Robert’s Rules of Order is not Holy Conferencing and neither is sitting down for an election. They might keep us attentive to the matters at hand, but they also leave us more polarized than we were when we started.
So, here’s another way forward in light of GC 2019 and our continued Annual Conferencing –
Get rid of Robert’s Rules of Order. Throw it away and never look back. Will Annual Conference become chaotic and difficult to keep under control? Of course, but that’s what the Holy Spirit does best. Do you think the disciples waited for someone to make a motion to accept the Holy Spirit before it was poured out on Pentecost?
And while we’re at it, let’s get rid of voting altogether. We can either work through consensus building, or cast lots like they did during the time of Jesus. Will it be difficult, and will we feel like its’ unfair? Of course, but God’s grace is entirely unfair – it’s for everyone.
We, the Church, have drugged ourselves into believing that proper organization is the key to our relationship with God. But faith isn’t about what we do or what we control – instead, it’s about what God did and does and whether or not we have the eyes, ears, and minds to perceive it.

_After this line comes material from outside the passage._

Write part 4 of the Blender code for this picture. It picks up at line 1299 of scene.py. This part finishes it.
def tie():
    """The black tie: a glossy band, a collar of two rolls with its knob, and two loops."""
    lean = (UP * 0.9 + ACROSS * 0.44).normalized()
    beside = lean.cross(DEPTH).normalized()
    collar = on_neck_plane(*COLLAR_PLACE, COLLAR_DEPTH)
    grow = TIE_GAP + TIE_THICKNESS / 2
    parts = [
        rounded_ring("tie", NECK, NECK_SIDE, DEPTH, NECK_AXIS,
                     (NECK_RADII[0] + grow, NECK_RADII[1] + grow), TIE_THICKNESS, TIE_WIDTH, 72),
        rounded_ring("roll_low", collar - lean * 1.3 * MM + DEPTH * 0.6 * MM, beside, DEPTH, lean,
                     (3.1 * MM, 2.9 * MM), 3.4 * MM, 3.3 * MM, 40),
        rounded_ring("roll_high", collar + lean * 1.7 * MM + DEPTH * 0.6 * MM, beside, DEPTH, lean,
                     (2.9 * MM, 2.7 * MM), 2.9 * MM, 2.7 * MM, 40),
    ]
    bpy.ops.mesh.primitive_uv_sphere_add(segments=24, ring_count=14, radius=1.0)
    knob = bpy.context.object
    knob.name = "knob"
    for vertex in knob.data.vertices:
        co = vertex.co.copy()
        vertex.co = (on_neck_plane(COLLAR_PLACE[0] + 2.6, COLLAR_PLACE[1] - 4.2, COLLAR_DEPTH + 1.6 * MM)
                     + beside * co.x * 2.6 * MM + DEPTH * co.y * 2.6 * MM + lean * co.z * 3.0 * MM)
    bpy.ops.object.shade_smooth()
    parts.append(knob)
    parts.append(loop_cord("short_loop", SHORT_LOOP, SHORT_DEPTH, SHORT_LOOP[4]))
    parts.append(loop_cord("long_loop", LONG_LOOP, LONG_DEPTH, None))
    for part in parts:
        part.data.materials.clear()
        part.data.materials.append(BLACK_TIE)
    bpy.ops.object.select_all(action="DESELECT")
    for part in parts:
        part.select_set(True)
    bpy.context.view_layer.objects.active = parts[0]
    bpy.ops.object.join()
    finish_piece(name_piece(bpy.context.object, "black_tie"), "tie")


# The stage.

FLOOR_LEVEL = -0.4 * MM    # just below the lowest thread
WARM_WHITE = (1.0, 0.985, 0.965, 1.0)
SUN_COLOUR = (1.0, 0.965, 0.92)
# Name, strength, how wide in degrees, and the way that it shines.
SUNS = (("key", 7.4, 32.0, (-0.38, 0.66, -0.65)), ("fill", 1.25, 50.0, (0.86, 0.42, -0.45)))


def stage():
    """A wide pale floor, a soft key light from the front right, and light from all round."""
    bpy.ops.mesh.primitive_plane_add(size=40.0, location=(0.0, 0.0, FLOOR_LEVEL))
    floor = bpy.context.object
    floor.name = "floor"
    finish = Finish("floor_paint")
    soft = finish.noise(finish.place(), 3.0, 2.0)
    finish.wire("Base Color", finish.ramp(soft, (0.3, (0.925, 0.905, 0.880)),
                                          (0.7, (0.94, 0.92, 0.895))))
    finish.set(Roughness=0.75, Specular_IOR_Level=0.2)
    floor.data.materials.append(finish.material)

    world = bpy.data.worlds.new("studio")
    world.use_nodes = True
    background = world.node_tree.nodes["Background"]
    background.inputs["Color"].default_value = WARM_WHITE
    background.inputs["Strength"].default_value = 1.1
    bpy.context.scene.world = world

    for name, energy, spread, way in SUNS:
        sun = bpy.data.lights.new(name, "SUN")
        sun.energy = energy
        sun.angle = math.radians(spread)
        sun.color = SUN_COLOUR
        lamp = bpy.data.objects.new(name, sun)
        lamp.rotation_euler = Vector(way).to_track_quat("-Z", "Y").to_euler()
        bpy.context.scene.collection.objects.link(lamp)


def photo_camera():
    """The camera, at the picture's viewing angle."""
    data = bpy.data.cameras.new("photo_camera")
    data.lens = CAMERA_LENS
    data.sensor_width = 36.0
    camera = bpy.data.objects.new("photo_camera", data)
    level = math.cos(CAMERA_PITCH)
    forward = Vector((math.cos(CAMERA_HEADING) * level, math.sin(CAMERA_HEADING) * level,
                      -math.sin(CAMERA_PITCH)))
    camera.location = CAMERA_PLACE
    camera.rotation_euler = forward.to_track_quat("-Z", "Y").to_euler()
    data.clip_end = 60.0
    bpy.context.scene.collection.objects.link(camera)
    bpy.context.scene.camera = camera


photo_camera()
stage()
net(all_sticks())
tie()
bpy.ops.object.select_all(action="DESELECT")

Today, we are addicted to a version of the church that has more to do with Sears than it does to the kingdom of God.
Here on the other side of GC 2019, our conferencing is growing more and more incompatible with Christian teaching. To continually give ourselves over to Robert and his rules is to admit how drunk we are with manifesting our own destiny.
My fear is that we are so entrenched in our ways, that we are no longer listening to The Way.
If we’re honest, none of our committees would elect Jesus to do much of anything. He is far too radical, too perverse, and he associates himself with all the wrong people. He wouldn’t sit around for all of the parliamentary procedures before marching out to do his own thing.
I just hope that we would have the presence of mind to follow Him, rather than trying to show Him where to go.